Летние лагеря, говорит себе Рэйчел. Не концентрационные, а просто летние.
— А я, — произносит Арон, — вспоминаю, какая грусть на меня напала, когда родилась моя первая дочь. Черри… Я вернулся из клиники, утром это было, послушал баховский «Магнификат», солнечный свет потоками врывался в дом…
— С чего ж вы тогда загрустили? — перебивает Хлоя, которая слушает разговор урывками, то и дело задремывая и связывая как придется мелькающие в полусне спутанные образы — какой-то перс или пирс, супермаркет, хомяки…
— Все было так прекрасно… и я вдруг осознал, что лучше не бывает, отныне все может только ухудшаться.
(Он еще припоминает летний день 1939 года, когда они с Николь, его в ту пору совсем еще новоиспеченной супругой, зачали Черри. Николь настояла, чтобы он отправился с ней в Бретань знакомиться с ее родителями: изнурительное свадебное путешествие, занявшее полтора месяца из-за транспортных ограничений, маниакальной бдительности пограничной охраны, обысков, допросов. В облаке счастья проплывая по миру, замершему на пороге Страшного Суда, они на пароходе, идущем из Лорьяна, причалили к дикому, скалистому острову Круа. Время перевалило за полдень; о, немыслимая красота мгновений нашего прибытия! Берег серой скалой врезался в море под серым небом, и чайка, стремглав снова и снова налетала на нас, оседлав ветер, то взмывая вверх, то камнем устремляясь вниз, этот ее полет, чудо бездумного инстинкта, меня аж до самых кишок пронял. Николь-то просто радовалась возвращению домой, но я… я был оглушен, этот пейзаж меня изумил, потряс… солнце, которое, пробиваясь сквозь нагромождения облаков, придавало напластованиям кристаллического сланца оттенок старого золота… а там, вдали, мириады звезд, вспыхивающих на колеблемой ветром морской глади… и такая замысловатая, упоительная для глаза и ума геометрия рыбьих скелетиков и перьев чаек, которые я собирал на пляже… Да, неутомимые, гениальные усилия жизни, жаждущей обновления, ее беспощадная формальная изобретательность, ее великолепное равнодушие к охраняемым территориям и перекраиваемым границам, шлагбаумам и колючке, к ручным пулеметам и личным досмотрам, к свободным и оккупированным зонам… Вскоре после этого обитатели Круа приступили к сооружению ужасного цементного бункера под той самой скалой, где мы стояли с Николь… но в тот день красота облекла нас и затопила: едва различимая линия горизонта, запах рыбы, крики чаек, улепетывающие через поляны зайцы, пьянящий дух вереска и жимолости, подмешанный к ароматам клевера, папоротника и дикорастущей шелковицы, и машинерия наших собственных тел, что стучала, разоргевалась и умащалась, пока мы шагали, обнявшись, на ветру, вздымавшем наши волосы и сердца, а после соскальзывали наземь, чтобы предаться любви посреди пустоши, где, насколько хватал глаз, вздувались и опадали заросли ярко-желтых ромашек.)

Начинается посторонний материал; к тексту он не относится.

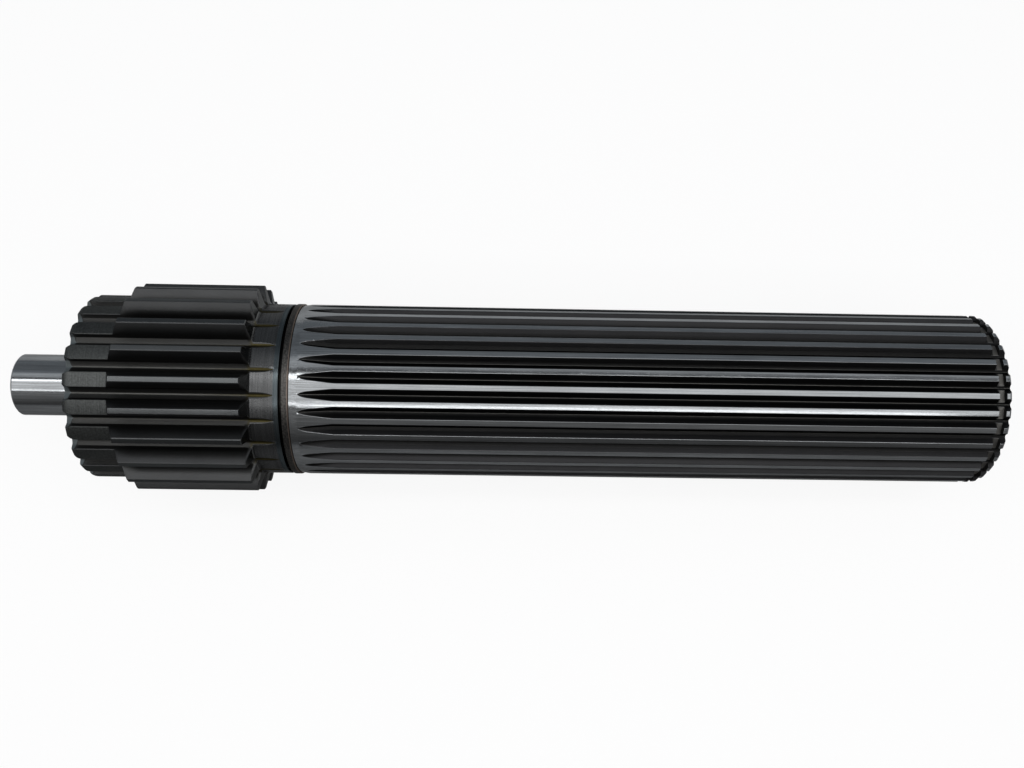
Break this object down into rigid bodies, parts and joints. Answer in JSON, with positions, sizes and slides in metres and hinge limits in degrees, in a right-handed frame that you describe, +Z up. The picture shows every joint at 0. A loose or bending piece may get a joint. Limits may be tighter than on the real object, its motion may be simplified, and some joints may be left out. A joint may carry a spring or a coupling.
{
  "type": "splined shaft",
  "caption": "Steel drive shaft with a pilot journal, a straight gear with lowered tips at one end, two collars with a ring between them, and a long spline.",
  "frame": {"origin": "on the shaft's axis, in the shoulder face of the gear that the pilot journal stands out of", "axes": "+X along the axis towards the splined end, +Z up with the shaft lying on two of its gear teeth, +Y across it"},
  "size_m": [0.4727, 0.1016, 0.101],
  "materials": {
    "dark_steel": "hardened and oiled, near black on the gear, ground bright on the journal, the collar and the spline's lands",
    "spring_steel": "matt dark phosphate"
  },
  "bodies": {
    "root": {"splined_shaft": "dark_steel", "snap_ring": "spring_steel"}
  },
  "joints": []
}
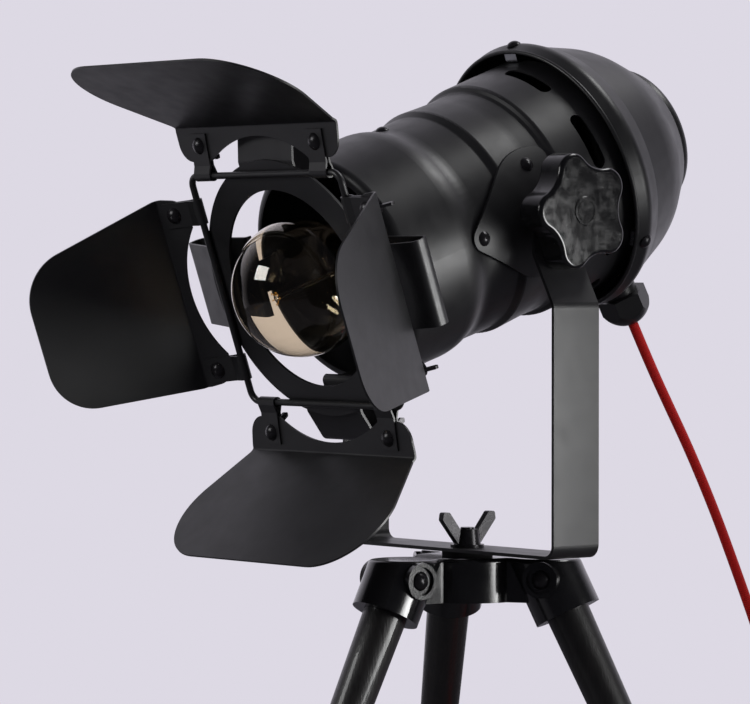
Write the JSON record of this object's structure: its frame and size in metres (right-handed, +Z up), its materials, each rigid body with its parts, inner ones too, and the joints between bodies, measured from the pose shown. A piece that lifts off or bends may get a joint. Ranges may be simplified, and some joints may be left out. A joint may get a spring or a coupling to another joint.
{
  "type": "tabletop searchlight lamp",
  "caption": "Small theatre-style searchlight on a wooden tripod, with a tilting spun can head, four hinged barn-door leaves, a bare globe bulb and a corded switch and plug.",
  "frame": {"origin": "on the table, under the middle of the lamp's bounding box without its cord", "axes": "+Z up, the lamp looks towards -Y, +X to the right as seen from behind the lamp's front; the tilt axis is along X"},
  "size_m": [0.2978, 0.5693, 0.5313],
  "materials": {
    "satin_black_paint": "satin black powder paint on spun and bent steel sheet",
    "gloss_black_casting": "gloss black paint on a casting",
    "black_stained_ash": "black lacquered ash with a fine open grain",
    "black_rubber": "matt black rubber",
    "black_oxide_steel": "blackened steel hardware",
    "zinc_steel": "bright zinc plated steel",
    "fibre_washer": "matt black fibre",
    "gloss_black_phenolic": "polished black phenolic moulding",
    "brass": "turned and pressed brass",
    "black_nylon": "satin black nylon",
    "red_textile": "red braided textile over a round mains cord",
    "lead_insulation": "thin silicone insulation, brown and blue",
    "smoked_glass": "thin smoked glass globe",
    "clear_glass": "clear glass",
    "filament_wire": "warm drawn filament wire"
  },
  "bodies": {
    "tripod": {"tripod_hub": "gloss_black_casting", "leg_front": "black_stained_ash", "leg_left": "black_stained_ash", "leg_right": "black_stained_ash", "rubber_feet": "black_rubber", "leg_bolts": "black_oxide_steel", "swivel_stud": "black_oxide_steel", "friction_washer": "fibre_washer", "cord_drop": "red_textile", "cord_link": "red_textile", "cord_coil": "red_textile", "cord_tie": "black_nylon", "cord_end": "red_textile", "plug_body": "black_nylon", "plug_pins": "zinc_steel", "switch_lower": "black_nylon", "switch_upper": "black_nylon"},
    "rocker": {"switch_rocker": "black_nylon"},
    "yoke_body": {"yoke": "satin_black_paint", "strip_washer": "black_oxide_steel"},
    "swivel_nut": {"wing_nut": "black_oxide_steel"},
    "head": {"can": "satin_black_paint", "rear_cap": "satin_black_paint", "cap_brackets": "zinc_steel", "head_screws": "black_oxide_steel", "saddles": "satin_black_paint", "saddle_rivets": "black_oxide_steel", "pivot_studs": "black_oxide_steel", "ring_plate": "satin_black_paint", "wire_frame": "satin_black_paint", "hook_clips": "satin_black_paint", "lamp_holder": "gloss_black_phenolic", "holder_contacts": "brass", "holder_bracket": "satin_black_paint", "terminal_block": "black_nylon", "inner_leads": "lead_insulation", "bulb_glass": "smoked_glass", "bulb_cap": "brass", "bulb_stem": "clear_glass", "bulb_filament": "filament_wire", "gland_body": "black_nylon", "gland_nut": "black_nylon", "gland_seal": "black_rubber", "inner_cord": "red_textile"},
    "knob_left": {"star_knob_left": "gloss_black_phenolic", "knob_insert_left": "brass"},
    "knob_right": {"star_knob_right": "gloss_black_phenolic", "knob_insert_right": "brass"},
    "top_leaf": {"leaf_top": "satin_black_paint", "straps_top": "satin_black_paint", "strap_screws_top": "black_oxide_steel"},
    "bottom_leaf": {"leaf_bottom": "satin_black_paint", "straps_bottom": "satin_black_paint", "strap_screws_bottom": "black_oxide_steel"},
    "left_leaf": {"leaf_left": "satin_black_paint", "straps_left": "satin_black_paint", "strap_screws_left": "black_oxide_steel"},
    "right_leaf": {"leaf_right": "satin_black_paint", "straps_right": "satin_black_paint", "strap_screws_right": "black_oxide_steel"}
  },
  "joints": [
    {"name": "swivel", "type": "hinge", "parent": "tripod", "child": "yoke_body", "pos_m": [0, 0.044, 0.23], "axis": [0, 0, 1], "range_deg": [-90, 90], "deforming": ["cord_drop"]},
    {"name": "tilt", "type": "hinge", "parent": "yoke_body", "child": "head", "pos_m": [0, 0.044, 0.4284], "axis": [1, 0, 0], "range_deg": [-30, 15.7], "deforming": ["cord_drop"]},
    {"name": "knob_left_turn", "type": "hinge", "parent": "head", "child": "knob_left", "pos_m": [0, 0.044, 0.4284], "axis": [-1, 0, 0], "range_deg": [0, 270]},
    {"name": "knob_right_turn", "type": "hinge", "parent": "head", "child": "knob_right", "pos_m": [0, 0.044, 0.4284], "axis": [1, 0, 0], "range_deg": [0, 270]},
    {"name": "wing_nut_turn", "type": "hinge", "parent": "tripod", "child": "swivel_nut", "pos_m": [0, 0.044, 0.2327], "axis": [0, 0, 1], "range_deg": [0, 270]},
    {"name": "rocker_switch", "type": "hinge", "parent": "tripod", "child": "rocker", "pos_m": [0.122, 0.2309, 0.0155], "axis": [0.9848, -0.1736, 0], "range_deg": [-16, 0]},
    {"name": "top_leaf_hinge", "type": "hinge", "parent": "head", "child": "top_leaf", "pos_m": [0, -0.1078, 0.44888], "axis": [1, 0, 0], "range_deg": [-6, 62]},
    {"name": "bottom_leaf_hinge", "type": "hinge", "parent": "head", "child": "bottom_leaf", "pos_m": [0, -0.06186, 0.31769], "axis": [-1, 0, 0], "range_deg": [-23, 45]},
    {"name": "left_leaf_hinge", "type": "hinge", "parent": "head", "child": "left_leaf", "pos_m": [-0.0695, -0.08483, 0.38328], "axis": [0, -0.3305, 0.9438], "range_deg": [-31, 37]},
    {"name": "right_leaf_hinge", "type": "hinge", "parent": "head", "child": "right_leaf", "pos_m": [0.0695, -0.08483, 0.38328], "axis": [0, 0.3305, -0.9438], "range_deg": [-16, 52]}
  ]
}
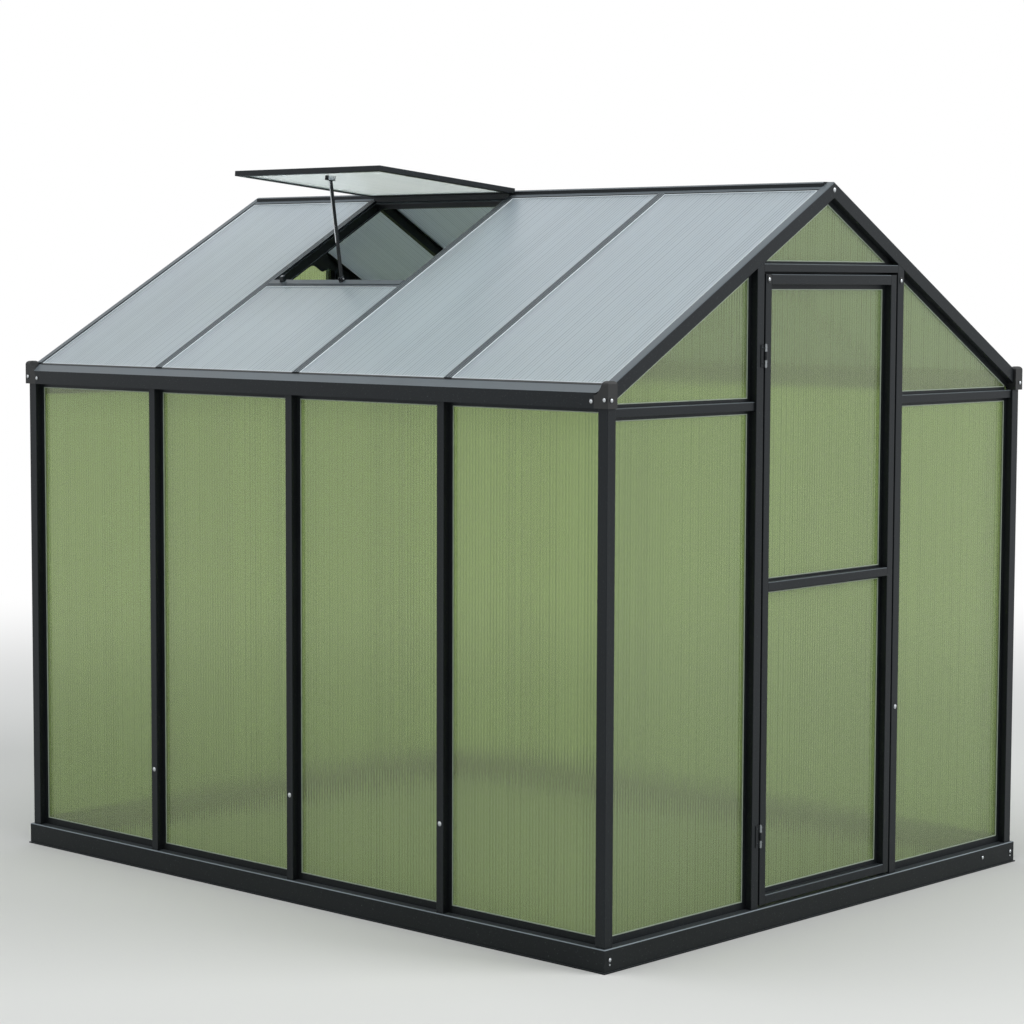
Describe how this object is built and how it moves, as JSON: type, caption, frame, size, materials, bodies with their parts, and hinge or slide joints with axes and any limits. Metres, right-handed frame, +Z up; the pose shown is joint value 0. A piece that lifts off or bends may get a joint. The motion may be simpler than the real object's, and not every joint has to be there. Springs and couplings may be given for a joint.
{
  "type": "polycarbonate greenhouse",
  "caption": "Walk-in gable greenhouse with a dark aluminium frame, twin-wall polycarbonate sheets, a hinged gable door and a roof vent held open by a stay.",
  "frame": {"origin": "middle of the footprint, on the ground under the base rails", "axes": "+Z up, +Y along the house away from the door gable, +X across the gable, so the door faces -Y"},
  "size_m": [1.908, 2.388, 2.0868],
  "materials": {
    "frame_aluminium": "anthracite powder coat, fine satin",
    "base_frame": "anthracite powder coat, fine satin",
    "twin_wall_sheet": "translucent twin-wall polycarbonate with fine flutes",
    "moulded_bracket": "black moulded plastic",
    "hinge_steel": "black coat over zinc",
    "stay_steel": "black powder coat"
  },
  "bodies": {
    "root": {"back_gable_bars": "frame_aluminium", "back_gable_rails": "frame_aluminium", "back_gable_sheets": "twin_wall_sheet", "base_rail_back": "base_frame", "base_rail_front": "base_frame", "base_rail_left": "base_frame", "base_rail_right": "base_frame", "corner_post_back_left": "frame_aluminium", "corner_post_back_right": "frame_aluminium", "corner_post_front_left": "frame_aluminium", "corner_post_front_right": "frame_aluminium", "door_header": "frame_aluminium", "door_jamb_hinge_side": "frame_aluminium", "door_jamb_latch_side": "frame_aluminium", "eave_corner_brackets": "moulded_bracket", "front_apex_sheet": "twin_wall_sheet", "front_gable_rails": "frame_aluminium", "front_gable_sheets": "twin_wall_sheet", "front_sill_channels": "frame_aluminium", "gable_rafter_back_left": "frame_aluminium", "gable_rafter_back_right": "frame_aluminium", "gable_rafter_front_left": "frame_aluminium", "gable_rafter_front_right": "frame_aluminium", "hinge_jamb_leaves": "hinge_steel", "left_gutter": "frame_aluminium", "left_roof_bars": "frame_aluminium", "left_roof_sheets": "twin_wall_sheet", "left_wall_bars": "frame_aluminium", "left_wall_sheets": "twin_wall_sheet", "ridge": "frame_aluminium", "right_gutter": "frame_aluminium", "right_roof_bars": "frame_aluminium", "right_roof_sheets": "twin_wall_sheet", "right_wall_bars": "frame_aluminium", "right_wall_sheets": "twin_wall_sheet", "vent_free_rail": "frame_aluminium", "vent_hinge_rail": "frame_aluminium", "vent_sheet": "twin_wall_sheet", "vent_side_rails": "frame_aluminium", "vent_sill": "frame_aluminium", "vent_stay": "stay_steel"},
    "door": {"door_stile_hinge_side": "frame_aluminium", "door_stile_latch_side": "frame_aluminium", "door_bottom_rail": "frame_aluminium", "door_middle_rail": "frame_aluminium", "door_top_rail": "frame_aluminium", "door_sheet": "twin_wall_sheet", "hinge_door_leaves": "hinge_steel"}
  },
  "joints": [
    {"name": "door_hinge", "type": "hinge", "parent": "root", "child": "door", "pos_m": [-0.304, -1.186, 1], "axis": [0, 0, -1], "range_deg": [0, 110]}
  ]
}
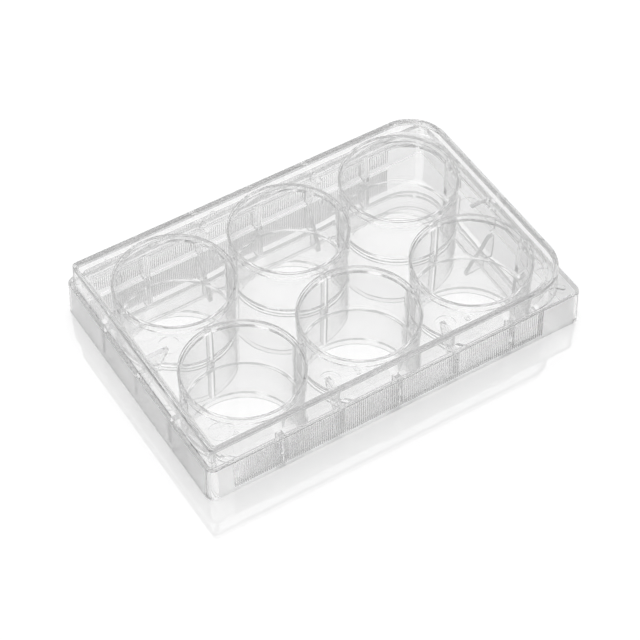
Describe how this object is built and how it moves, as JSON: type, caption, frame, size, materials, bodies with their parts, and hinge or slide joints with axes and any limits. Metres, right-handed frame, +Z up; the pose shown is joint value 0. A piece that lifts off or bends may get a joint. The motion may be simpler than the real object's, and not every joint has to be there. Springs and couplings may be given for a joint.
{
  "type": "six-well culture plate",
  "caption": "Clear rectangular culture plate with round flat-bottomed wells in a ribbed skirt, under a loose lid with a raised edge.",
  "frame": {"origin": "centre of the footprint, on the plane that the foot rests on", "axes": "+Z up, +X along the long side from the square-cornered end of the lid to its rounded end"},
  "size_m": [0.1278, 0.0854, 0.021],
  "materials": {
    "clear_polystyrene": "gloss"
  },
  "bodies": {
    "root": {"well_plate": "clear_polystyrene", "lid": "clear_polystyrene"}
  },
  "joints": []
}
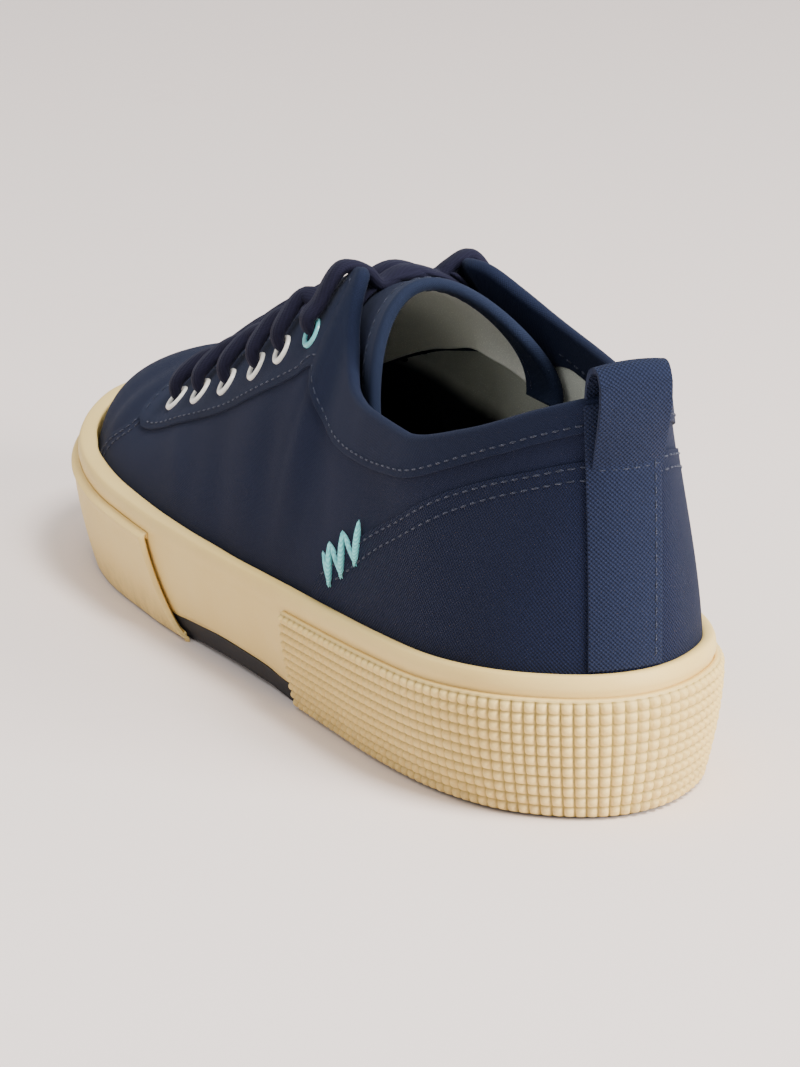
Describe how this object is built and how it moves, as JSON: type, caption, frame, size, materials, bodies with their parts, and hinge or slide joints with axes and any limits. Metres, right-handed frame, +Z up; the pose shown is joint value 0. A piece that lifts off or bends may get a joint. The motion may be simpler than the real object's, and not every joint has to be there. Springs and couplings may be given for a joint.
{
  "type": "canvas sneaker",
  "caption": "Left low canvas lace-up sneaker: hollow upper with laced facings, tongue and heel pull loop, on a rubber sole with toe and heel overlays.",
  "frame": {"origin": "on the floor, under the middle of the shoe's bounding box", "axes": "+Z up, +Y towards the heel, +X towards the outer (lateral) side"},
  "size_m": [0.0957, 0.2746, 0.101],
  "materials": {
    "dark_rubber": "matte moulded rubber",
    "cream_rubber": "satin rubber, slightly scuffed",
    "navy_canvas": "woven cotton canvas",
    "grey_lining": "woven cotton lining",
    "navy_lace": "ribbed cotton lace",
    "navy_webbing": "ribbed webbing tape",
    "ivory_enamel": "enamelled eyelet",
    "teal_enamel": "enamelled eyelet",
    "thread": "twisted sewing thread",
    "teal_thread": "twisted sewing thread"
  },
  "bodies": {
    "root": {"outsole": "dark_rubber", "midsole": "cream_rubber", "foxing": "cream_rubber", "toe_bumper": "cream_rubber", "heel_bumper": "cream_rubber", "insole": "grey_lining", "upper": "navy_canvas", "tongue": "navy_canvas", "eyelet_lateral_1": "ivory_enamel", "eyelet_lateral_2": "ivory_enamel", "eyelet_lateral_3": "ivory_enamel", "eyelet_lateral_4": "ivory_enamel", "eyelet_lateral_5": "ivory_enamel", "eyelet_lateral_6": "teal_enamel", "eyelet_medial_1": "ivory_enamel", "eyelet_medial_2": "ivory_enamel", "eyelet_medial_3": "ivory_enamel", "eyelet_medial_4": "ivory_enamel", "eyelet_medial_5": "ivory_enamel", "eyelet_medial_6": "teal_enamel", "lace": "navy_lace", "pull_loop": "navy_webbing"}
  },
  "joints": []
}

— Ну, а мне, — заявил Шон, — не забыть, как я провел шесть часов в аэропорту Сан-Диего, ожидая пересадки.
— Это кошмар, время убитое впустую, — с живостью подхватывает Рэйчел.
— Ох, — Шон вздыхает, — но ведь приходится его где-то убивать.
— Кэти! — восклицает Леонид. — Помнишь автостоянку аэропорта Дорваль, мы тогда отправились погостить к Элис? Место Си-пятьдесят два, я не ошибаюсь?
— Да разве это можно забыть! — отзывается Кэти. — А помнишь тот волшебный наклонный выезд над восемьдесят четвертом шоссе, ну, тот, когда едешь на Манхэттен и надо попасть на шестьсот восемьдесят четвертую автостраду?
— О несравненный наклонный выезд! — смеется Леонид. — Да-да, впервые мы его одолели в семьдесят втором году, потом в восемьдесят пятом, а начиная с девяностого приходилось иметь с ним дело не реже чем раз в год… А тот коридор, помнишь, в Центральной бостонской больнице… О-хо-хо, этот старый добрый коридор с его стенами цвета рыжей блевотины, где мы прождали больше четырех часов, это было, когда Марти защемил себе палец вафельницей?